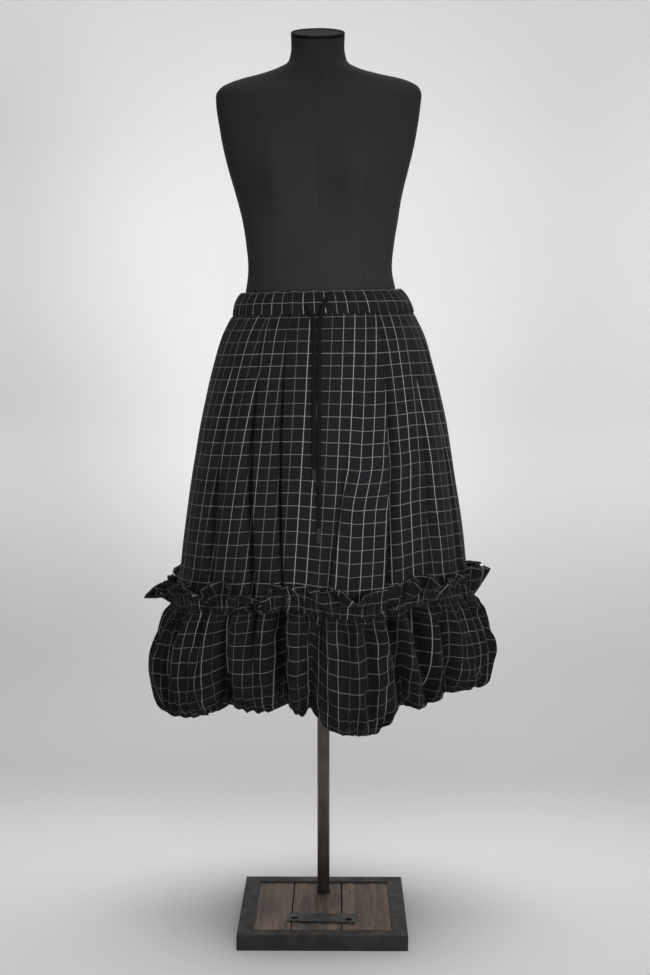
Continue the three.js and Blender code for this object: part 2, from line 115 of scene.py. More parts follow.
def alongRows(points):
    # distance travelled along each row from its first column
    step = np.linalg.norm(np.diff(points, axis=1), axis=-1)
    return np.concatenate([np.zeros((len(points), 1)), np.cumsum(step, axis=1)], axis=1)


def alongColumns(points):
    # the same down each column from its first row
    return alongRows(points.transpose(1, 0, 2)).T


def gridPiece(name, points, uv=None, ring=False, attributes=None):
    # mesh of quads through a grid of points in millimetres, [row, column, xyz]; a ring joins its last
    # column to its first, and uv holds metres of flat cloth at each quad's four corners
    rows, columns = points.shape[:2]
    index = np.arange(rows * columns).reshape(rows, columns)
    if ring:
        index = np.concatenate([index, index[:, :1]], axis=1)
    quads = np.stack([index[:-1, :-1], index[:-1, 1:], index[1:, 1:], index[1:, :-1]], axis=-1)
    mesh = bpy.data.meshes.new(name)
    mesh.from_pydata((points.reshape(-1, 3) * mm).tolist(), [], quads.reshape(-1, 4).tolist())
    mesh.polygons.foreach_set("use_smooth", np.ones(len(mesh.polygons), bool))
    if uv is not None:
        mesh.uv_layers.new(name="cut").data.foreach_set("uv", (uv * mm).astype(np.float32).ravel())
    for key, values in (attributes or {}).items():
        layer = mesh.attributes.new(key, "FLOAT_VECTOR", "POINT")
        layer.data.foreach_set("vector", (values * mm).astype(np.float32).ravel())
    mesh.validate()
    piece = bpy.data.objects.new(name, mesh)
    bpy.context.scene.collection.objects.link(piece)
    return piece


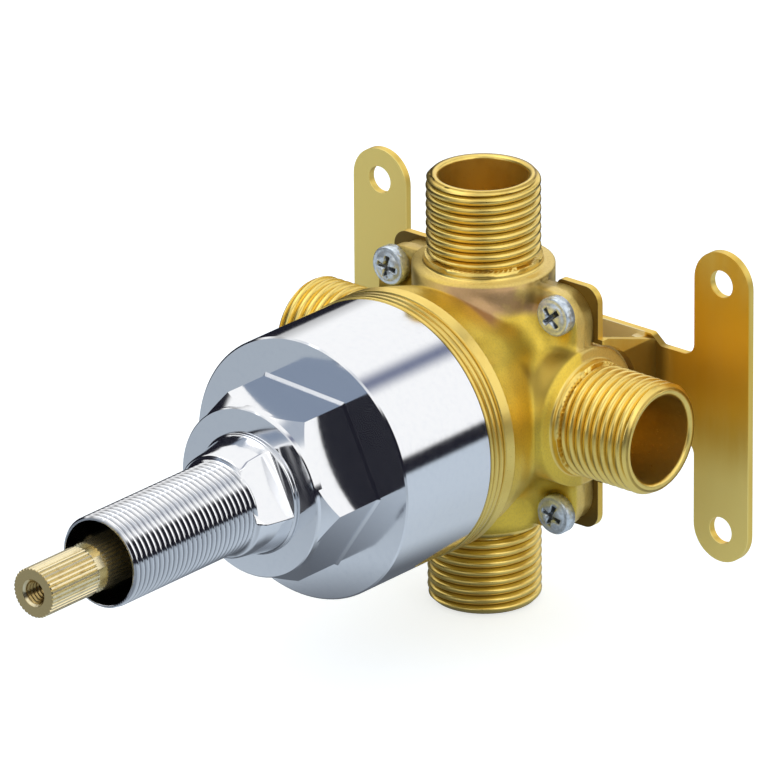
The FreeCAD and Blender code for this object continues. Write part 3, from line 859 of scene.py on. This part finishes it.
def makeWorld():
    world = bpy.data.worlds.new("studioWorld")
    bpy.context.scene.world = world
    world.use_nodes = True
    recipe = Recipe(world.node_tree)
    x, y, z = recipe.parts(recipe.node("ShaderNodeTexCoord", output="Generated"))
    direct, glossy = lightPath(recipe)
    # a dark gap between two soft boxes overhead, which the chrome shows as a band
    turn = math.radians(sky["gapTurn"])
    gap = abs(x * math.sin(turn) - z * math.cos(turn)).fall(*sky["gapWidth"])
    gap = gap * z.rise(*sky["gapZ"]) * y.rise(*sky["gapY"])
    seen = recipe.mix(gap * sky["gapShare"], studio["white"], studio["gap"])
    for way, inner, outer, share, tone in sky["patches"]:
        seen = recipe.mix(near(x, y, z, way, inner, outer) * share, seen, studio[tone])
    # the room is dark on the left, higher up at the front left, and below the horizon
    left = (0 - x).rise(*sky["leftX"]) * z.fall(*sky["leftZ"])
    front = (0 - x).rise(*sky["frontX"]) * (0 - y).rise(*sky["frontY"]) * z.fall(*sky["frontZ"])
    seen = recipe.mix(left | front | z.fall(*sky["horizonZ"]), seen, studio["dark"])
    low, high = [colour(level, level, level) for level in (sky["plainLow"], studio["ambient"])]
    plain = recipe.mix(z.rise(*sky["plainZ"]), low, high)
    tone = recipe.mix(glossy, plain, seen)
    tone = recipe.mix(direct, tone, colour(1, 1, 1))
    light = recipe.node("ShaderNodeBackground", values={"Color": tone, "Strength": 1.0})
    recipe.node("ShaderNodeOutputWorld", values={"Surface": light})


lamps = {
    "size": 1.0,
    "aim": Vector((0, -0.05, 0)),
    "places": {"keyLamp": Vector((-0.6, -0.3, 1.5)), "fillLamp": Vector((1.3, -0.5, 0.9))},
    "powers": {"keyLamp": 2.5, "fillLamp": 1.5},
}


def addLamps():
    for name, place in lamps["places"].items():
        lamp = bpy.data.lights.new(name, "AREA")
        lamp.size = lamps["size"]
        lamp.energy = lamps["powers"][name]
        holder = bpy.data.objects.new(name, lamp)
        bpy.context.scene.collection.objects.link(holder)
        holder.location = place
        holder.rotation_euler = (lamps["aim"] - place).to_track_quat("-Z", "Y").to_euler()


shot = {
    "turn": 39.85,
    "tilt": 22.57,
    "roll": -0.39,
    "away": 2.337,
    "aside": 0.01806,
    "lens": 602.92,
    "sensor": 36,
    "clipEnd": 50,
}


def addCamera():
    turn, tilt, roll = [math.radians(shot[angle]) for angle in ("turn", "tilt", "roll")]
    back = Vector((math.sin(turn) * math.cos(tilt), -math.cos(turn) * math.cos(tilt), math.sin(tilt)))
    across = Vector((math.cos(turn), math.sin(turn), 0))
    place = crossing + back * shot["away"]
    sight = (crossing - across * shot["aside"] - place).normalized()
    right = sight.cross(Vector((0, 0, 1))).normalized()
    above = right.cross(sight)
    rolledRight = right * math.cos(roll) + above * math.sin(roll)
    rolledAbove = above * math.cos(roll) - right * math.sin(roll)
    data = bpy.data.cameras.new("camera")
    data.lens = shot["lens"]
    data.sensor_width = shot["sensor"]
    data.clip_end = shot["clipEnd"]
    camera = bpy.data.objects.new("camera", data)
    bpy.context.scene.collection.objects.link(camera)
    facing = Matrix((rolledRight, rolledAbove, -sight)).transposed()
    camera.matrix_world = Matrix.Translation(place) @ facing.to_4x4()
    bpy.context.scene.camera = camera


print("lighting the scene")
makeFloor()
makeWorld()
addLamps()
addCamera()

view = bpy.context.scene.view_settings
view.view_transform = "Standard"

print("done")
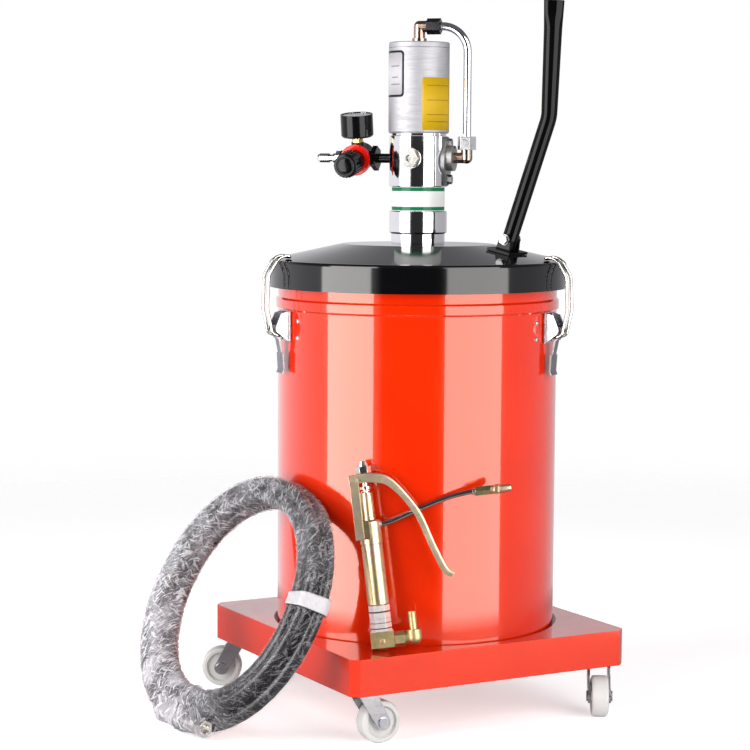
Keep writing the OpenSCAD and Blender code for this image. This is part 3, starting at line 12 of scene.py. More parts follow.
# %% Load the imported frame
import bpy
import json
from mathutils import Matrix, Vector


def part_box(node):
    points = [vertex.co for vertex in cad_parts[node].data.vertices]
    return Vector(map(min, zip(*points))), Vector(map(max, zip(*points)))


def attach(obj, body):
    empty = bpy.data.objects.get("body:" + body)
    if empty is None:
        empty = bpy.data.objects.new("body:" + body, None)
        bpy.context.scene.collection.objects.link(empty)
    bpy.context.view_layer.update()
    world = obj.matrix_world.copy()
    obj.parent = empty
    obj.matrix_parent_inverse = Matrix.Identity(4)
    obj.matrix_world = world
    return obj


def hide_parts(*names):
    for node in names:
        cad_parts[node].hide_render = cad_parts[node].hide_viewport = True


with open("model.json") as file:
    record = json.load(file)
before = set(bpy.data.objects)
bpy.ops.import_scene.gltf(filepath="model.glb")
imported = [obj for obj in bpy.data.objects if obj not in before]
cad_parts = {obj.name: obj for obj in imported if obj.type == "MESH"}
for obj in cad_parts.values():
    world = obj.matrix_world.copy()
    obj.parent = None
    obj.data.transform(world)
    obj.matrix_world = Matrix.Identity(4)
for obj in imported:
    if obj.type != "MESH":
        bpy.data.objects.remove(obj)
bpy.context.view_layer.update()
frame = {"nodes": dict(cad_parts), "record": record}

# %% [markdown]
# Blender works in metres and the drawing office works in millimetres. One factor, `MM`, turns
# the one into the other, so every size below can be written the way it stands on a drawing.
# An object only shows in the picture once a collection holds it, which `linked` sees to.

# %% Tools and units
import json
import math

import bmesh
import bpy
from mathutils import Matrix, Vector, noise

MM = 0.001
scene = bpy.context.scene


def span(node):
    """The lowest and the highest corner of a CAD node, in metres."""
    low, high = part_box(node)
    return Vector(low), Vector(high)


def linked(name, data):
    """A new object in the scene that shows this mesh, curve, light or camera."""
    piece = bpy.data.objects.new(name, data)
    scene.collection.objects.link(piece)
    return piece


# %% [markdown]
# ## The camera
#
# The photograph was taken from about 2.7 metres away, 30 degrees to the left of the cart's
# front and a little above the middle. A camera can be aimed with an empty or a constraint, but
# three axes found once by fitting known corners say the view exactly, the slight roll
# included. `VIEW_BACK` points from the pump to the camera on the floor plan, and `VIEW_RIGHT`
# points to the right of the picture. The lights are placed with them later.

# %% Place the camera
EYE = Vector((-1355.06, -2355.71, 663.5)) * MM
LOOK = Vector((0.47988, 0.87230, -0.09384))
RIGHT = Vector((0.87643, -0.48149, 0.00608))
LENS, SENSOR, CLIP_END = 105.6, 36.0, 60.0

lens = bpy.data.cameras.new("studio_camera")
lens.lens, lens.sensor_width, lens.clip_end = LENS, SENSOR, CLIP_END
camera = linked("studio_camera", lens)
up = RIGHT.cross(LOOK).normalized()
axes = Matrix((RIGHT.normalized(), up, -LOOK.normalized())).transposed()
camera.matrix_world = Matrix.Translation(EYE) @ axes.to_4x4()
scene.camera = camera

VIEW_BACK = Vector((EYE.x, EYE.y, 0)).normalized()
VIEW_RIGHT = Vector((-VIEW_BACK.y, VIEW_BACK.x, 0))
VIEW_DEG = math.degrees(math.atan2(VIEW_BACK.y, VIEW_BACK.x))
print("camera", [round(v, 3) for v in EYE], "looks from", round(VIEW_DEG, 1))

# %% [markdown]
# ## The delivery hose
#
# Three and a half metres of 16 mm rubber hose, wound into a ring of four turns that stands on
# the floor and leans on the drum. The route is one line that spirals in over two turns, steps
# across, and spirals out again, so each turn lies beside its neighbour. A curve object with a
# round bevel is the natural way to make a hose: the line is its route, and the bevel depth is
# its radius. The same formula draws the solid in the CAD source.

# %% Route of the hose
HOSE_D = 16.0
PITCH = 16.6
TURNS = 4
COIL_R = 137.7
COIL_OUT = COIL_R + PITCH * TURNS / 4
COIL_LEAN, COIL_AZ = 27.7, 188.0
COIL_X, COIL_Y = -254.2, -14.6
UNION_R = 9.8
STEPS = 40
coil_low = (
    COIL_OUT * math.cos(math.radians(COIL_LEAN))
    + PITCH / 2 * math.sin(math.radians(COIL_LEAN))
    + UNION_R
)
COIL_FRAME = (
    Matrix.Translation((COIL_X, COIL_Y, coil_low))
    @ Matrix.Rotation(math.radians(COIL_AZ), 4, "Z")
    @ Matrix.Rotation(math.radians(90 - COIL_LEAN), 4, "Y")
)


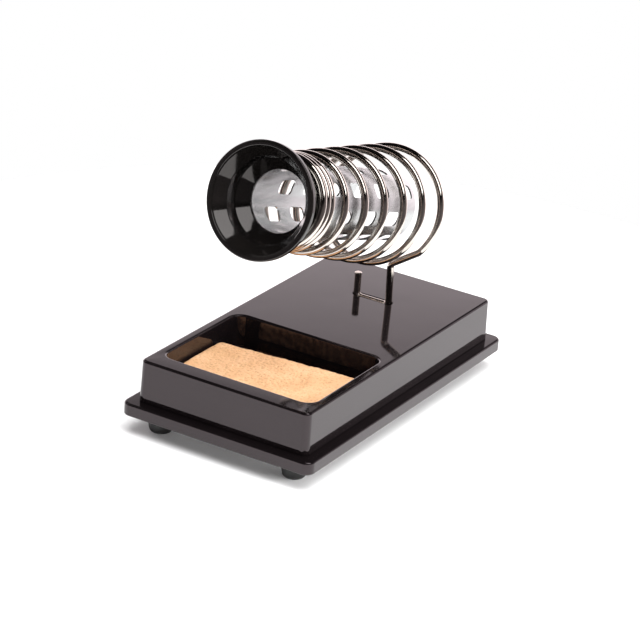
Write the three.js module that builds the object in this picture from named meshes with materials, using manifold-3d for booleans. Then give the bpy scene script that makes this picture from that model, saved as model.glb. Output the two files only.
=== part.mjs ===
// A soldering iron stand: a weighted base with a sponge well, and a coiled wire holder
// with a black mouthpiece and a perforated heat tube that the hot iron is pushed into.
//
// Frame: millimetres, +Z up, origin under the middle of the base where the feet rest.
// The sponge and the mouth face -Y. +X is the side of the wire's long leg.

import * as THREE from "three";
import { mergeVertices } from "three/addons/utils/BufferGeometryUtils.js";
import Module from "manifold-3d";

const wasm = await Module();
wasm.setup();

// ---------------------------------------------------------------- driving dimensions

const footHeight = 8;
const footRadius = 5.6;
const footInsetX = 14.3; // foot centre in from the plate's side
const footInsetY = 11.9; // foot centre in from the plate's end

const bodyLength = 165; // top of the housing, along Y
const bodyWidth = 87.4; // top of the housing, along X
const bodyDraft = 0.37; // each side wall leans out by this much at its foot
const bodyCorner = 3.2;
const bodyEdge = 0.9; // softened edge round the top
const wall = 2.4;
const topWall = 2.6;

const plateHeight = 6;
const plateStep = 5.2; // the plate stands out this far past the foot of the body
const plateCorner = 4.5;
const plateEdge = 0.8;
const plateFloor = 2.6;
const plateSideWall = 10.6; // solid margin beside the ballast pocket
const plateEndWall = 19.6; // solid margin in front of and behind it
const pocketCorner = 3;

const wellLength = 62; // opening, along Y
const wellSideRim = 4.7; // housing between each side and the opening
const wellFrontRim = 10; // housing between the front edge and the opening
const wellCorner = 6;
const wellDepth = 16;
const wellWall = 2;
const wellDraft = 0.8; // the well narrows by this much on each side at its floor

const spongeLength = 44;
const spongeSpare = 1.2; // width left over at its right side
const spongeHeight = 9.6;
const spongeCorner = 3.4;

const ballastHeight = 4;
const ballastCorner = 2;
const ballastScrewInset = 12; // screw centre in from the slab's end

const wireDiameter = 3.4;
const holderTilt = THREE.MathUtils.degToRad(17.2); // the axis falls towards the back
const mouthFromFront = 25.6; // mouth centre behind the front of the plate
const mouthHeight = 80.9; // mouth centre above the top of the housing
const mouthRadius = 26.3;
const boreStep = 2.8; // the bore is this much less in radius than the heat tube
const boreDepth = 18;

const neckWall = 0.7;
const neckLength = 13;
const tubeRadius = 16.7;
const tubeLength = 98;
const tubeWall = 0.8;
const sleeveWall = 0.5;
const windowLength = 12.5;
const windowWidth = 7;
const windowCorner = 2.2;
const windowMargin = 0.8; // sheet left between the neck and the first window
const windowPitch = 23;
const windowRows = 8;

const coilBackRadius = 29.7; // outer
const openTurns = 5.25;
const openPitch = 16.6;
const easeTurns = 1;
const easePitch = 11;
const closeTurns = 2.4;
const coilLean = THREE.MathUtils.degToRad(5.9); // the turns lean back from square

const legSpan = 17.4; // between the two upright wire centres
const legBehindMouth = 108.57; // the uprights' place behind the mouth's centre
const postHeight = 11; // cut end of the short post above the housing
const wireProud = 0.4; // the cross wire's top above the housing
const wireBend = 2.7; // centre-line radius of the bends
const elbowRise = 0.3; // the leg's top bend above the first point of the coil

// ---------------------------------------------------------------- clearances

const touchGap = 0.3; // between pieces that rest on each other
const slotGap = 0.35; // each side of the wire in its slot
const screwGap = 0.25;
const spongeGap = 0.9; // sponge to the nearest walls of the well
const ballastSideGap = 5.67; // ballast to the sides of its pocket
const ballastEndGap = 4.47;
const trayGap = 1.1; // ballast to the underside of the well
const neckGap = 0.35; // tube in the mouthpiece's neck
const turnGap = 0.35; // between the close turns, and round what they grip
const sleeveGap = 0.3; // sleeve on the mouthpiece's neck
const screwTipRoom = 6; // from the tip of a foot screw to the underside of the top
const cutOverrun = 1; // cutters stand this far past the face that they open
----
**Task description**
Exactly as they stand, set down the lines from the top of the data through the line with "return alongRows(points.transpose(1, 0, 2)).T".

**Completed task**
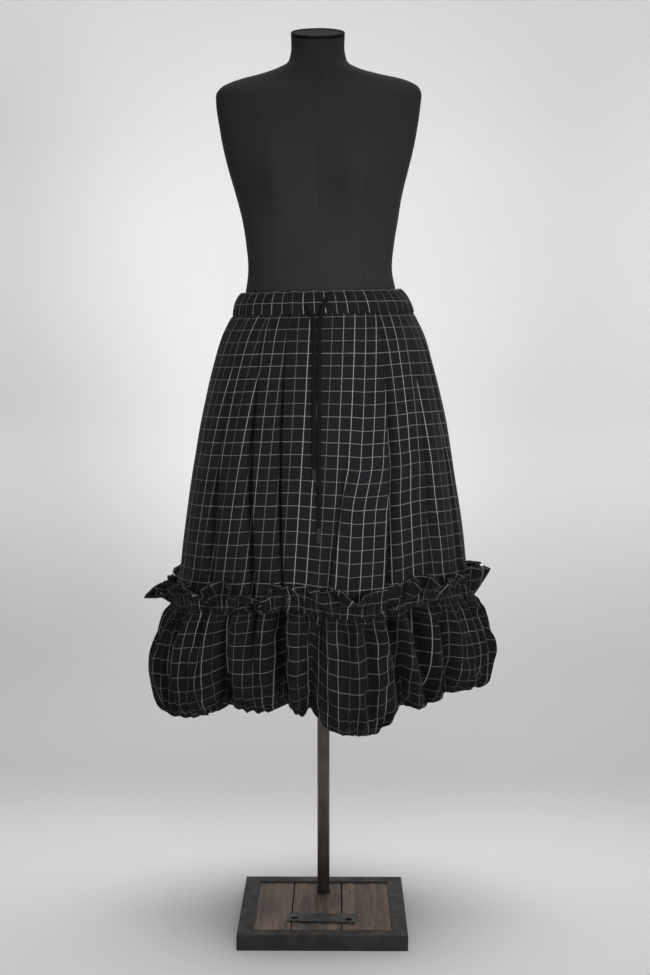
Continue the three.js and Blender code for this object: part 2, from line 115 of scene.py. More parts follow.
def alongRows(points):
    # distance travelled along each row from its first column
    step = np.linalg.norm(np.diff(points, axis=1), axis=-1)
    return np.concatenate([np.zeros((len(points), 1)), np.cumsum(step, axis=1)], axis=1)


def alongColumns(points):
    # the same down each column from its first row
    return alongRows(points.transpose(1, 0, 2)).T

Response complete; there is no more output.